The VXN, or Nasdaq volatility index, rose to 74.74 while the VIX fell to -2.44 to 42.50. The Dow has lost over -700 points this week and it is only Tuesday. I could go on but you get the idea. While everyone wants to see a rally, it requires a lot of people spending real cash and as yet we have not seen it. Retail investors are fighting margin calls and selling winners to raise cash. Some brokers are selling stocks to raise cash as well. Not a recipe for a rally. There is still plenty of institutional cash on the sidelines but they are not spending it.
It may be heresy but the market may actually be supported by the new buyback rules which expire on Friday.
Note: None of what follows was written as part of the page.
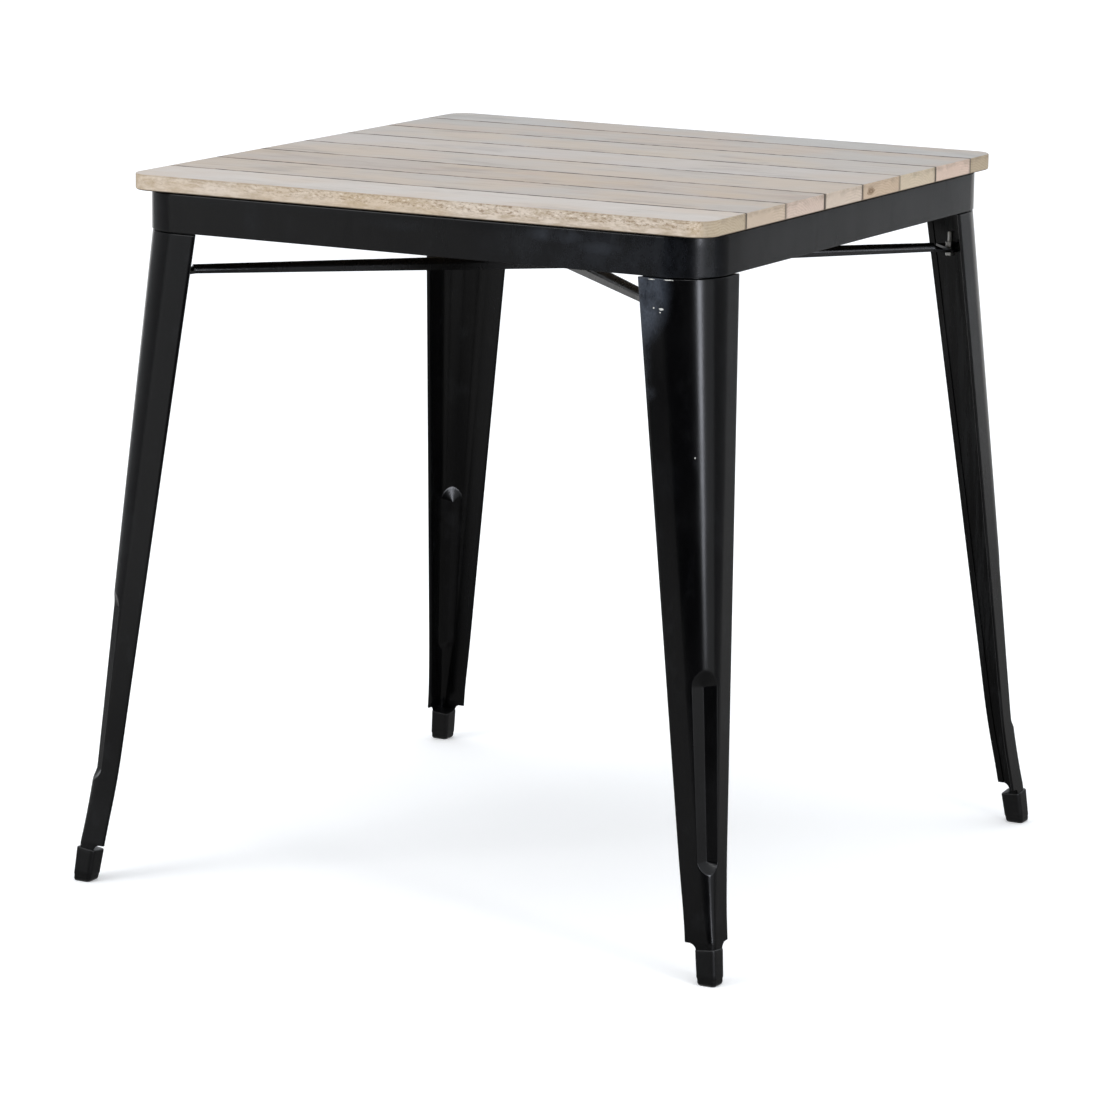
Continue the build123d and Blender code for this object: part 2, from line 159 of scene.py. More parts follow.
def wood(index, tone, warm, end_tone, seed, gain, knot=None):
    """Grey-washed plank: face grain along X, mottled long edge, ringed end grain."""
    s = Shader(f"washed_wood_{index}")
    shift = (seed * 3.17, seed * 7.31, seed * 1.93)
    x, y, z = s.split(s.coords.outputs["Object"])
    nx, ny, nz = s.split(s.coords.outputs["Normal"])
    low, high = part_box(f"plank_{index}")
    top, under = high.z, low.z

    # slow drift bends the grain a little so that streaks are never ruled lines
    drift = s.noise(s.where((3.0, 5.0, 5.0), shift), 2.0, 0.5)
    y_bent = s.math("ADD", y, s.math("MULTIPLY", s.math("SUBTRACT", drift, 0.5), 0.03))
    bent = s.join(x, y_bent, z)

    patch = s.noise(s.where((7.0, 13.0, 13.0), shift), 3.0, 0.5)
    blotch = s.noise(s.where((9.0, 26.0, 26.0), shift, bent), 4.0, 0.6)
    cloud = s.noise(s.where((16.0, 40.0, 40.0), shift[::-1], bent), 5.0, 0.65)
    streak = s.noise(s.where((13.0, 330.0, 330.0), shift, bent), 5.0, 0.62)
    hair = s.noise(s.where((40.0, 1500.0, 1500.0), shift, bent), 3.0, 0.6)
    pores = s.noise(s.where((120.0, 2600.0, 2600.0), shift, bent), 2.0, 0.5)

    grey = linear(*tone)
    beige = linear(*warm)
    pink = linear(tone[0] + 5, tone[1] - 8, tone[2] - 8)
    pale = linear(*(c + 10 for c in tone))
    deep = linear(tone[0] - 24, tone[1] - 25, tone[2] - 26)
    face = s.mix(s.ramp(patch, 0.40, 0.62), grey, beige)
    face = s.mix(s.ramp(blotch, 0.52, 0.74, 0.0, 0.75), face, deep)
    face = s.mix(s.ramp(cloud, 0.55, 0.78, 0.0, 0.6), face, pink)
    face = s.mix(s.ramp(cloud, 0.44, 0.22, 0.0, 0.8), face, pale)
    face = s.mix(s.ramp(streak, 0.42, 0.30, 0.0, 0.35), face, linear(150, 140, 128))
    face = s.mix(s.ramp(hair, 0.60, 0.78, 0.0, 0.22), face, linear(132, 120, 106))
    face = s.mix(s.ramp(pores, 0.70, 0.82, 0.0, 0.30), face, linear(112, 100, 88))

    # long edges: coarse tan mottling in the upper part, calmer and paler below
    speck = s.noise(s.where((190.0, 700.0, 460.0), shift), 5.0, 0.72)
    fleck = s.noise(s.where((50.0, 400.0, 200.0), shift), 4.0, 0.62)
    sweep = s.noise(s.where((9.0, 20.0, 20.0), shift), 2.0, 0.5)
    vivid = s.math("MULTIPLY", s.ramp(z, top - 0.0125, top - 0.0075, 0.25, 1.0),
                   s.ramp(x, -0.30, 0.05, 0.35, 1.0))
    edge = s.mix(s.ramp(fleck, 0.36, 0.62), linear(198, 182, 160), linear(226, 214, 198))
    edge = s.mix(s.ramp(sweep, 0.35, 0.65, 0.0, 0.5), edge, linear(206, 184, 150))
    edge = s.mix(s.math("MULTIPLY", s.ramp(speck, 0.50, 0.64), s.math("MULTIPLY", vivid, 0.75)),
                 edge, linear(138, 112, 82))
    edge = s.mix(s.math("MULTIPLY", s.ramp(speck, 0.45, 0.32), s.math("MULTIPLY", vivid, 0.85)),
                 edge, linear(246, 239, 226))
    edge = s.mix(s.ramp(z, top - 0.0025, top - 0.0005, 0.0, 0.45), edge, linear(150, 134, 112))

    # end grain: growth rings round a heart below the board, greyer near the top
    middle = (low.y + high.y) / 2 + 0.03 * math.sin(seed * 5.1)
    dy = s.math("SUBTRACT", y, middle)
    dz = s.math("SUBTRACT", z, top - 0.055 - 0.03 * (seed % 1.0))
    reach = s.math("SQRT", s.math("ADD", s.math("MULTIPLY", dy, dy), s.math("MULTIPLY", dz, dz)))
    wobble = s.noise(s.where((30.0, 60.0, 60.0), shift), 3.0, 0.5)
    rings = s.math("SINE", s.math("ADD", s.math("MULTIPLY", reach, 2300.0), s.math("MULTIPLY", wobble, 14.0)))
    grit = s.noise(s.where((300.0, 420.0, 420.0), shift), 4.0, 0.7)
    stain = s.noise(s.where((60.0, 75.0, 130.0), shift[::-1]), 4.0, 0.6)
    end_dark = linear(*(c - 16 for c in end_tone))
    end = s.mix(s.ramp(rings, -0.9, 0.9, 0.0, 0.7), linear(*end_tone), end_dark)
    end = s.mix(s.ramp(grit, 0.5, 0.72, 0.0, 0.5), end, linear(*(c - 44 for c in end_tone)))
    crust = s.math("ADD", s.ramp(z, top - 0.0065, top - 0.0015, 0.0, 0.17),
                   s.ramp(stain, 0.30, 0.70, -0.12, 0.22), clamp=True)
    crust = s.math("MULTIPLY", crust, s.ramp(z, top - 0.0100, top - 0.0035))
    end = s.mix(crust, end, linear(126, 112, 96))
    if knot:
        ky, kz, kr = knot
        u = s.math("SUBTRACT", y, ky)
        v = s.math("MULTIPLY", s.math("SUBTRACT", z, kz), 1.7)
        away = s.math("SQRT", s.math("ADD", s.math("MULTIPLY", u, u), s.math("MULTIPLY", v, v)))
        away = s.math("ADD", away, s.math("MULTIPLY", s.math("SUBTRACT", stain, 0.5), 0.016))
        ripple = s.math("SINE", s.math("MULTIPLY", away, 1900.0))
        spot = s.math("MULTIPLY", s.ramp(away, kr, kr * 0.45), s.ramp(ripple, -1.0, 1.0, 0.45, 1.0))
        end = s.mix(spot, end, linear(124, 96, 66))

    on_edge = s.ramp(s.math("ABSOLUTE", ny), 0.45, 0.80)
    on_end = s.ramp(s.math("ABSOLUTE", nx), 0.45, 0.80)
    face = s.mix(1.0, face, (gain * 1.01, gain * 0.975, gain * 0.955), "MULTIPLY")
    colour = s.mix(on_edge, face, s.mix(1.0, edge, (0.86, 0.84, 0.84), "MULTIPLY"))
    colour = s.mix(on_end, colour, s.mix(1.0, end, (0.80, 0.79, 0.78), "MULTIPLY"))

    # darker along the seams, in uneven pockets: dirt in the joints, and painted shade standing in for the
    # shadow in the V grooves
    gap = 1.0
    for side, inner in ((low.y, index > 1), (high.y, index < 8)):
        if inner:
            near = s.math("ABSOLUTE", s.math("SUBTRACT", y, side))
            gap = s.math("MINIMUM", gap, near)
    pocket = s.noise(s.where((42.0, 12.0, 0.0), shift), 3.0, 0.6)
    seam_dirt_and_shade = s.math("MULTIPLY", s.ramp(gap, 0.0036, 0.0012), s.ramp(pocket, 0.38, 0.56, 0.35, 1.0))
    colour = s.mix(seam_dirt_and_shade, colour, linear(66, 57, 49))
    colour = s.mix(s.ramp(nz, -0.3, -0.7), colour, linear(150, 132, 110))
    # painted shadow: the lowest 1.6 mm of the board darkens to near black, standing in for the shadow line
    # between the top and the apron
    colour = s.mix(s.ramp(z, under + 0.0016, under + 0.0004, 0.0, 0.8), colour, linear(46, 38, 30))

    relief = s.math("ADD", s.math("MULTIPLY", streak, 0.6), s.math("MULTIPLY", hair, 0.4))
    normal = s.bump(relief, 0.00035, 0.35)
    rough = s.ramp(streak, 0.3, 0.7, 0.62, 0.50)
    return s.finish(base_color=colour, roughness=rough, normal=normal, specular_ior_level=0.30)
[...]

Volume in Cisco was over 80 million shares and the artificial bottom we had been seeing collapsed at 2:PM with almost 30 million shares traded between 2 and 4. That is almost $500 million in CSCO stock in two hours of trading. 194 million shares of CSCO have traded this week which amounts to almost $3 billion. The entire buyback for CSCO was $3 billion and while nobody expects that they spent it all, they could have spent all they could afford for this week. Multiply this by the more than 75 companies that announced buybacks and you can see the problem. The rest of this week could be very exciting or frustrating depending on which side of the market you are on. Trade what you see and not what you believe. Belief is for long term investing where you are buying the promise of larger earnings and prosperous outlooks years down the road. For investors this is a great buying opportunity. Otherwise, trade the trend or don't trade at all!
Definitely, enter passively, exit aggressively!